Il ricorso a mezzi che esulano dall’ordinaria procedura, il desautoramento di quanti non siano immediatamente riconducibili all’entourage del favorito, la messa a punto di sistemi che, eludendo ogni controllo da parte delle istituzioni tradizionali, introducono nuove tasse, coagulano il malcontento nobiliare. Gli stessi aristocratici che avevano salutato in Lerma una promessa di condivisione del potere, ravvisano nel Conte-duca l’esempio di un potere dispotico.
Tale malcontento si manifesta anche in Inghilterra e in Francia. Buckingham è additato come usurpatore del potere sovrano e accusato di voler introdurre dispotiche pratiche di potere: per questo viene assassinato. Su Mazzarino si appuntano critiche di ogni sorta, che trovano voce nelle mazarinades, componimenti satirici, prima di sfociare – come nel resto d’Europa – in aperta rivolta.
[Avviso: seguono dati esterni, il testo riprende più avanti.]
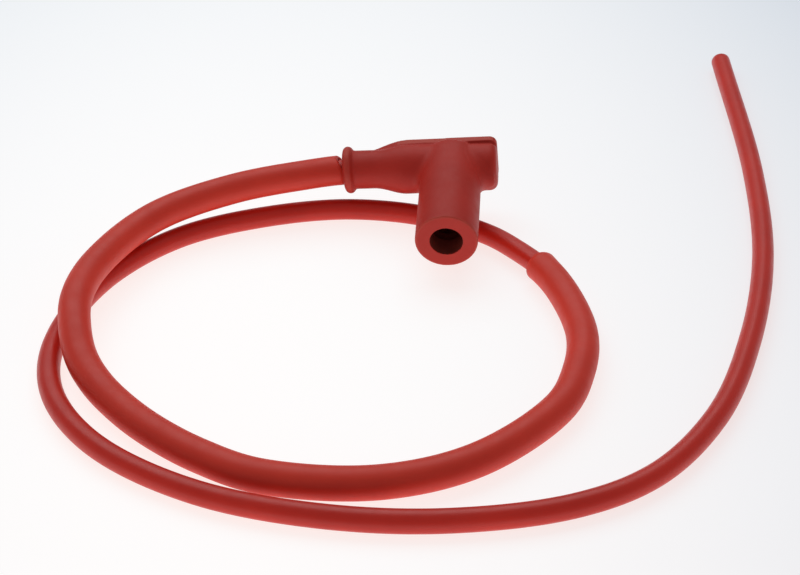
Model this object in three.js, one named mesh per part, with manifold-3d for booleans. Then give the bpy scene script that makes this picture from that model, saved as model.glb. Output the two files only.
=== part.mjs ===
// A spark plug lead: a thin silicone lead laid in a loop, a thicker protective sleeve slid
// over its plug half, and a moulded right-angle boot that pushes onto the spark plug.
// Millimetres. X points right, Y away from the viewer, Z up. The loop lies on Z = 0.

import * as THREE from "three";
import { mergeVertices } from "three/addons/utils/BufferGeometryUtils.js";
import Module from "manifold-3d";

const wasm = await Module();
wasm.setup();

// Clearance left between two pieces that seat in each other.
const fitGap = 0.3;

// Lead and sleeve.
const leadDiameter = 7;
const sleeveWall = 1.2;
const sleeveLength = 400;
const sleeveToBoot = 1.2;
const bendStep = 20;
const cordSides = 12;

// Arm of the boot, measured from the barrel's axis towards the lead.
const neckDiameter = 12.1;
const armDiameter = 16.5;
const armTaper = 0.7;
const armPastBarrel = 5.2;
const armEndRounding = 2.6;
const flareStart = 15;
const flareLength = 9.6;
const collarDiameter = 15.8;
const collarWidth = 3.4;
const collarAt = 34.8;

// Barrel of the boot, measured from the arm's axis towards the mouth.
const barrelDiameter = 20.3;
const barrelLength = 39.6;
const mouthRounding = 1.1;
const shoulderRounding = 3.2;
const plugBore = 10.6;
const plugDepth = 17;
const boreEdge = 0.4;

// Flat plate moulded along the back of the elbow.
const plateHeight = 15.9;
const plateNarrowing = 1;
const plateThickness = 2.65;
const plateCorner = 2.7;
const plateEdge = 0.6;
const plateTaper = 13;
const plateTipHeight = 5;

// Sweep of rubber in the corners between barrel and arm.
const rootFillet = 3.4;

// Hard insulator inside the barrel.
const housingDiameter = 13.4;
const backWall = 2.5;

// Contact train, from the plug up to the lead.
const plugTerminalBore = 6.7;
const socketWall = 0.8;
const socketLength = 9;
const socketFloor = 1.2;
const slotWidth = 0.9;
const slotLength = 6;
const clipWire = 0.7;
const clipHeight = 3.4;
const clipOpening = 60;
const grooveDepth = 0.4;
const resistorDiameter = 4.8;
const resistorCap = 1.3;
const springLength = 2;
const springWire = 0.5;
const springTurns = 2;
const contactDiameter = 7.6;
const contactHeight = 5.2;
const screwDiameter = 2;
const screwShoulder = 3.6;
const screwInContact = 2.7;
const screwInLead = 8.2;
const screwPoint = 3;

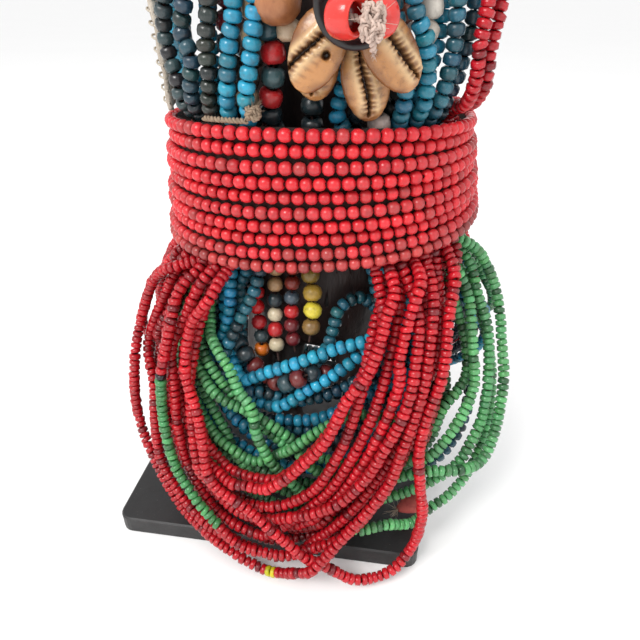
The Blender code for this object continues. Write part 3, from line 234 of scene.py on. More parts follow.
# Pieces of their own, placed as (angle, height, layer)
DISC_AT = (15, 179, 9.3)
NUT_AT = (-5.5, 177, -1.5)
CONE_AT = (44.2, 7.4, -13)
HIDE_ANGLES = (-58, -104)
HIDE_HEIGHTS = (150, 200)
HIDE_LAYER = -1.5
CORD_ANGLES = (-31, -15)

# Cowries hang behind the disc: right of, above and in front of its centre as shares of a shell's length,
# then turned about the vertical, leaned to the right and tipped forward by degrees
COWRIES_AT = ((-0.400, -0.505, -0.359, -8.7, 24, -4), (0.263, -0.877, -0.588, 4.1, -10, 0),
              (0.485, -0.531, -0.228, 10.2, -36, -8), (-0.375, -0.633, -0.750, -10.2, 0, 0))
# The knot's tail, the same way from the knot, as shares of its height
TAIL_AT = ((0.05, -0.55, -0.08), (0.12, -0.82, -0.25))
KNOT_ASIDE = 0.0008
RING_BEAD_TURN = 24
BARREL_RUNS = (-0.5, -0.3, 0.3, 0.5)
BARREL_SHARES = (0.36, 0.5, 0.5, 0.36)

# Camera, as a pinhole that matches the photograph's view
CAMERA_AT = (0.0406, -0.1895, 0.1886)
CAMERA_LENS = 30.13
CAMERA_SENSOR = 36
CAMERA_PITCH = 31.43
CAMERA_YAW = -8.17
CAMERA_ROLL = 0.31
CAMERA_NEAR = 0.01

# Lights: where, size, power and colour
LIGHTS = (
    ("key", (-0.45, -0.75, 0.95), 0.45, 10.5, (1.0, 0.985, 0.965)),
    ("fill", (0.95, -0.50, 0.60), 0.8, 2.0, (0.97, 0.985, 1.0)),
    ("back", (0.1, 0.9, 0.8), 0.8, 2.5, (1.0, 1.0, 1.0)),
)
LIGHTS_AIM = (0.0, 0.0, 0.12)
WORLD_LIGHT = 1.0
FLOOR_TONES = ((0.94, 0.94, 0.94), (0.95, 0.95, 0.95))
FLOOR_REACH = 30.0

# Share of a colour as seen in the photograph that its surface has, under this light
SEEN = 0.80
GRIME = (0.030, 0.016, 0.012)
CHIPPED = (0.42, 0.30, 0.26)
FIBRE_SHADE = (0.04, 0.028, 0.02)

# Distance between beads on a strand
SEED_PITCH = 0.00224
BLUE_PITCH = 0.0034
MIXED_PITCH = 0.0053
BELT_PITCH = 0.00382
DROP_PITCH = 0.95

# Beads as (along, out) shares of half a length and of a radius, and how they vary
SEED_PROFILE = ((-0.78, 0.30), (-0.96, 0.58), (-0.60, 0.97), (0.60, 0.97), (0.96, 0.58), (0.78, 0.30))
ROUND_PROFILE = ((-0.78, 0.22), (-0.94, 0.44), (-0.58, 0.86), (0, 1), (0.58, 0.86), (0.94, 0.44),
                 (0.78, 0.22))
DRUM_PROFILE = ((-0.78, 0.26), (-0.96, 0.54), (-0.62, 0.92), (0, 1), (0.62, 0.92), (0.96, 0.54),
                (0.78, 0.26))
# Share of its colour kept at the ends of every bead, round its hole where it meets the next bead: painted
# shade
BEAD_END_SHADE = 0.30
LOOK_AHEAD = 0.0009
BEAD_STRAY = 0.03
BEAD_SWELL = 0.55
BEAD_FILL = 0.99

# Other turned pieces, the same way
NUT_PROFILE = ((-0.92, 0.16), (-1, 0.30), (-0.86, 0.62), (-0.5, 0.92), (0, 1), (0.5, 0.92), (0.86, 0.62),
               (1, 0.30), (0.92, 0.16))
NUT_RADIUS = 0.53 * NUT_BEAD
NUT_LIFT = 2.6
DISC_PROFILE = ((0.55, 0), (0.55, 0.30), (0.60, 0.72), (0.62, 0.80), (0.92, 0.84), (1, 0.88), (0.98, 0.93),
                (0.72, 0.985), (0, 1), (-0.72, 0.985), (-1, 0.93), (-1, 0.3), (-1, 0))
CONE_PROFILE = ((-1, 0), (-1, 0.28), (-0.8, 0.42), (-0.4, 0.66), (0, 0.84), (0.4, 0.97), (0.62, 1),
                (0.82, 0.95), (0.95, 0.78), (1, 0.45), (1, 0))

# Belt: the rows with dusty beads, where its beads start, and the cloth behind them
DUSTY_ROWS = (1, 4, 7)
BELT_START = 80
CLOTH_ROWS = 12
CLOTH_COLUMNS = 145
CLOTH_IN = 1.5

# Thread, twine and its loose fibres. The slants are directions that no strand runs along
THREAD = 0.00045
ROPE_SLANT = (0.3, 0.2, 0.93)
TURNED_SLANT = (0.13, 0.21, 0.97)
PLY_SLANT = (0.31, 0.17, 0.93)
TWINE_STEP = 0.00035
PLIES = 2
TURNS_PER_METRE = 420
PLY_OUT = 0.52
PLY_SIZE = 0.56
FIBRE_SIZES = (0.00011, 0.00004)
KNOT_SHIFT = (0.0006, -0.0008)
TAIL_SHARE = 0.86
CORD_KNOT_SHIFT = (0.0016, 0.0, 0.0020)
CORD_PLY = 0.0006

# Figure: mesh, knife marks, and cuts for the face, hair and toes, in doll millimetres
FIGURE_WELD = 0.00002
FIGURE_VOXEL = 0.0016
FOOT_LIFT = 0.0002
KNIFE_DEPTH = 0.22
EYE_ASIDE = 12.5
EYE_HEIGHT = 334
CHEEK_ASIDE = 24
CHEEK_CUTS = (318, 322, 326, 330)
MOUTH_HEIGHT = 304.5
HAIR_FROM = 350
HAIR_DEPTH = 0.35
HAIR_LOCKS = 19.8
FOOT_ASIDE = 18
TOES_BELOW = 6
TOE_GAPS = (-6, -1.5, 3, 7.5)

# Hide: grid, ragged edge, swell, and a stitch as (angle from the edge, above, layer)
HIDE_ROWS = 65
HIDE_COLUMNS = 41
HIDE_RAGGED = 1.28
HIDE_SWELL = 0.25
STITCH = ((0.2, 0, 0.9), (-3, 0.3, 2.1), (-7, 0.9, 2.2), (-8, 1, 1.4))
STITCH_PITCH = 3.4
HAIR_PITCH = 0.8

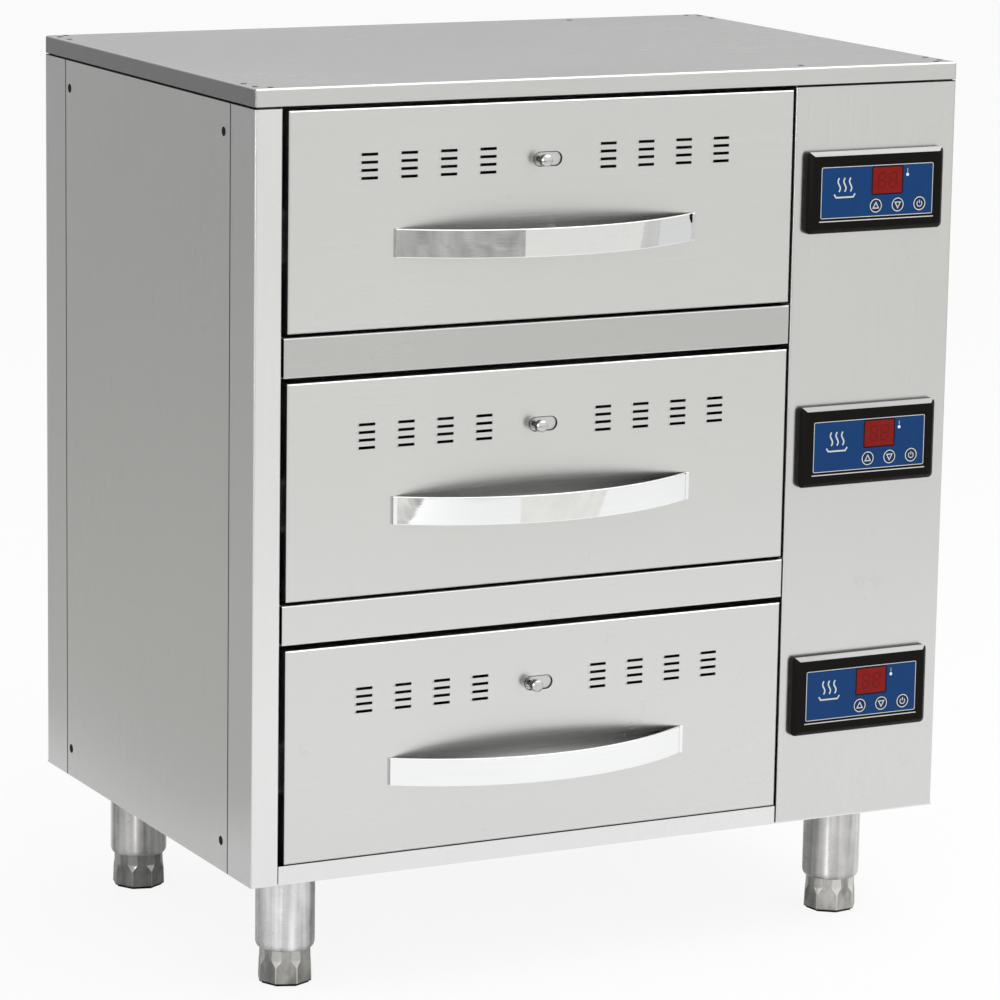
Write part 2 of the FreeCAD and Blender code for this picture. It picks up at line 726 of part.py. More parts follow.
def drawer_origin(drawer):
    """Place a drawer piece at the lower left corner of its drawer front."""
    return "%s + %s" % (LEFT, FRONT_LEFT), FRONT + " - front_proud", "%s + %s" % (BASE, front_bottom(drawer))


def vent_group_starts():
    """Give the left-hand side of the first vent column in the left and in the right group."""
    span = "(%d*vent_pitch + vent_length)" % (VENT_COLUMNS - 1)
    return "vent_inset", "front_width - vent_inset - " + span


def cut_vents(body):
    """Cut the vents of a drawer front: one column of slots, repeated across each group."""
    middle_row = (VENT_ROWS - 1) / 2
    for start in vent_group_starts():
        sketch = new_sketch(body, "XZ")
        for row in range(VENT_ROWS):
            low = "front_height - vent_drop + %.1f*vent_step - vent_height/2" % (row - middle_row)
            add_outline(sketch, corners_of(start, low, start + " + vent_length", low + " + vent_height"))
        column = pocket(body, sketch, "2*front_sheet")
        pattern(body, column, "X", "vent_pitch", VENT_COLUMNS)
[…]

Gli anni Quaranta del Seicento in Europa sono contraddistinti da una serie di gravi rivolte in Catalogna, Portogallo, Sicilia, Regno di Napoli, Francia e Inghilterra. Obiettivo comune, pur nella diversità delle condizioni politiche delle diverse zone, è l’abbattimento di un potere, come quello del favorito, ritenuto arbitrario e illegittimo. Ruolo centrale nella promozione dei moti di rivolta appartiene alle élite aristocratiche che i favoriti hanno escluso dalla “grazia” sovrana e dalle decisioni politiche. Tuttavia, la via della ribellione risulta sostanzialmente controproducente per i nobili che, pur essendo capaci di dare inizio ai moti, non ne controllano le dinamiche rivoluzionarie, come accade in Inghilterra, oppure, non riuscendo a imporsi politicamente e militarmente, sono costretti a scendere a patti con la corona, come accade in Francia con la rivolta della Fronda.